The “conservative” and “right wing” movement continued evolving, spurred on by the burgeoning fundamental Christian revival of the 1970s. With this growth in numbers and power, conservatives learned that through government, they could advance their agenda. At this point Conservative and right-wing ceased to be synonymous. Now they were not always anti-big government. They now favored things like “troops on the border” to stop immigration, laws that made “abortion illegal” and the Presidential use of the “Federal Registry” to stop “partial-birth abortions” and “stem cell research”. All of which call for more government and a move to the left.

Left took on its modern meaning partially from Karl Marx, and then wholly from Lenin. “Lenin’s last major work, addressed to the supporters of the Russian Revolution in the West, was entitled “Left-Wing” Communism: An Infantile Disorder - a critique of the “left-ism” Encyclopedia of Marxism. “Trotsky criticised the Soviet Union in some cases for being too far left (e.g. forced collectivisation)” Encyclopedia of Marxism The left’s connection to liberal occurred around 1920. The left in the US did not want to be connected to Marx or Lenin so the name they used in the US was “populist” or “progressive”.

The total failure and complete discrediting of the populist/progressive movement left the terms populist and progressive as perjoritivies. The leftest needed a new name by which they could identify themselves. The word liberal was chosen.

From the early 1920s to the mid 1960s the terms left wing and liberal was almost synonymous. These terms were used almost interchangeably to describe people who were generally calling for more government. Liberals had applauded the growth and expansion of domestic social programs during the Roosevelt era. Additionally, liberals tolerated the militarist expansion of Truman and Eisenhower. However, during the mid 1960s to late 1970s, a change was gradually taking place. Even liberals, that had always favored expanding government, were beginning to be concerned with the exponential growth of governmental power. Liberals began feeling the pinch of expanded government.
At this point, the word “Liberal” and the word “left wing” ceased to be synonymous. Liberals now, did not always call for more government. On issues like marijuana use, prostitution, censorship and especially the military draft, liberals were decidedly anti-big government.

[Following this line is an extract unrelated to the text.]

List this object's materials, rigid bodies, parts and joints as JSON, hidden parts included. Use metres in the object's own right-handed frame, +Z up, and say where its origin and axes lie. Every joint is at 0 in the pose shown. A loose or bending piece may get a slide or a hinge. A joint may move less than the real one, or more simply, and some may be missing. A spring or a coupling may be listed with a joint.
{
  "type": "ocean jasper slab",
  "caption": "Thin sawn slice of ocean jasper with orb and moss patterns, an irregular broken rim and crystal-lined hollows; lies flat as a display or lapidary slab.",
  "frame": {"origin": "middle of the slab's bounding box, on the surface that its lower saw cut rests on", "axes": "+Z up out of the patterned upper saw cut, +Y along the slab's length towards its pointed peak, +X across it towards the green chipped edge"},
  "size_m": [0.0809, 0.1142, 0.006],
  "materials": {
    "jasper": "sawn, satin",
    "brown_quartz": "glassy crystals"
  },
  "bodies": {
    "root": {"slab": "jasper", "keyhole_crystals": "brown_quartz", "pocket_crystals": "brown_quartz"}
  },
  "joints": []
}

These changes however, had no effect on the left/right political spectrum. Then as now, the left/right spectrum measured the degree to which government makes decisions for the individual citizens, and the degree to which the individual citizens were free to make their own decisions.It looked like this: (view full screen)
100% government ?-------------------------------------------------------? 0% government .
Left USSR England USA Anarchy . Right

The Soviet Union under Communism, (a totalitarian system) was 100% government, as the State made 100% of the decisions for its citizens and businesses. The Soviet Union was therefore, on the far left end of the spectrum. Anarchy, which literally means “no rule”, would be on the opposite right end of that spectrum. England, with a Monarchy and a Parliament, and a socialist economic system, made a high percentage of the decisions for its citizens, but still less than the 100% of the decisions as in the Soviet Union. Great Britain was then, to the right of the Soviet Union, but far from the right end of the spectrum.
This would place the constitutionally limited government of the United States clearly to the right of England and toward the right end of the spectrum but still to the left of anarchy.
My personal involvement in the conservative/right wing movement took place from 1960 to 1977. Early enough to see the marriage of conservative/right wing and the liberal/left-wing but late enough to witness their divorces.

In conclusion, I, like Jim have both liberal and conservative thoughts. But I am always right wing, always opposing increases in governmental power. And I am never left wing, because I never favor increases in governmental power.